É advogado. Doutor e Mestre em Direito pela Universidade de São Paulo (USP)

Somos campeões mundiais em processos contra empresas aéreas. Por que isso é ruim?

Em países como os Estados Unidos, o litígio apresenta custos superiores e coloca o demandante em situação de risco, especialmente se não tiver condições de demonstrar seu direito

Vitória
Publicado em 15/08/2024 às 01h30

As duas das principais companhias aéreas brasileiras ocupam o primeiro e segundo lugar da América Latina e top 50 das melhores empresas aéreas do mundo, de acordo com o prêmio World Airline Awards, da Skytrax, empresa que avalia os serviços aéreos e tem base em Londres, no Reino Unido.
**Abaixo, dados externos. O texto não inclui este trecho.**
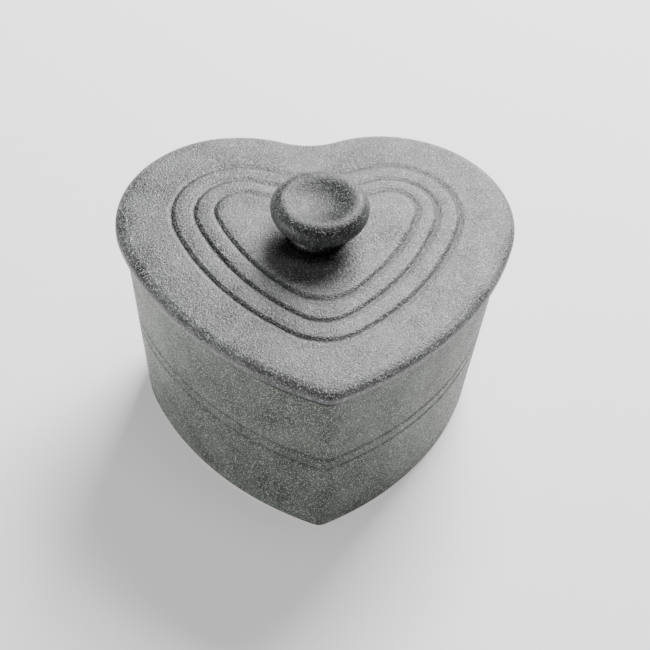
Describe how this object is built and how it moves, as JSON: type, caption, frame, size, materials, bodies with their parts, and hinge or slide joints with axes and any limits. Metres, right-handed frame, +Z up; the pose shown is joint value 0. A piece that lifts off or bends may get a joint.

O ranking se pauta nas avaliações dos consumidores, em relação à experiência, no que diz respeito a diferentes aspectos, tais como o serviço de cabine, serviço de terra, conforto, política de preços e atendimento.

Como se trata de um ranking que conta de 350 companhias, é possível falar que nossas empresas áreas não estão tão mal, se comparadas ao resto do mundo, colocando-se entre as 15% melhores.

Passagem aérea, aeroporto
Viagem, negócios, turismo. Crédito: Pixabay

É evidente que, diante da enormidade das operações diárias, mesmo as melhores empresas acabam gerando situações de conflito, nas quais passageiros demandam indenizações e têm de ser reparados pelos danos que sofreram em decorrência de defeito na prestação do serviço. Tanto aqui, com as nossas companhias, quanto em qualquer outro lugar do mundo.

No entanto, uma outra estatística chama bastante atenção: somos os campeões mundiais em processos judiciais contra as empresas aéreas, concentrando 98% dos processos em todo o mundo, segundo a IATA - Associação Internacional de Transportes Aéreos.

O setor aéreo brasileiro produz uma ação judicial para cada 227 passageiros. Nos Estados Unidos, maior mercado mundial, uma ação se apresenta para cada 1.254.561 passageiros. Em bom português, a chance de surgir um processo judicial em empresa aérea nos EUA é 5.526 vezes menor do que no Brasil.

E não há nenhum indício de que nossas empresas sejam piores do que as outras do mundo a justificar tantas demandas. Ao contrário, as avaliações mostram que o atendimento das empresas aéreas nacionais é bem acima da média mundial. Então, por qual motivo temos tantos processos?

O primeiro motivo está nos custos e na facilidade. Demandar no Brasil é grátis e não apresenta risco nenhum para quem demanda, especialmente nas causas de valor inferior a 40 salários-mínimos. A sociedade brasileira optou por subsidiar os custos dos caríssimos processos judiciais, para que a elite, que tem acesso a transporte aéreo, possa se valer gratuitamente do Judiciário para obter indenizações contra empresas aéreas.

O segundo motivo está na subjetividade dos critérios para indenizar e dos valores para indenização. O Código de Defesa do Consumidor, criado com a melhor dos intenções, é a fonte de grande insegurança jurídica, já que contém normas abertas a permitirem que os magistrados, nos casos concretos, flexibilizem critérios para determinar responsabilidades e fixar valores indenizatórios.

Esses dois critérios não se apresentam do mesmo modo no resto do mundo. Em países como os Estados Unidos, o litígio apresenta custos superiores e coloca o demandante em situação de risco, especialmente se não tiver condições de demonstrar seu direito. E mais gravemente ainda: as hipóteses passíveis de indenização e os valores das indenizações, no transporte aéreo, estão devida e objetivamente identificadas, permitindo que tanto companhias aéreas como passageiros possam saber, com maior exatidão, se existe direito à indenização e qual é o seu respectivo valor.

Embora, no Brasil, ainda seja muito polêmico o debate dos custos e riscos dos processos e da revisão – absolutamente necessária – do Código de Defesa do Consumidor, já há projeto de lei aprovado pelo Congresso Nacional (PL 1829/2019), que ainda aguarda sanção presidencial, com a finalidade de trazer ao Brasil o mesmo sistema indenizatório previsível que se aplica à maior parte do mundo desenvolvido. A aguardar os próximos capítulos desta história!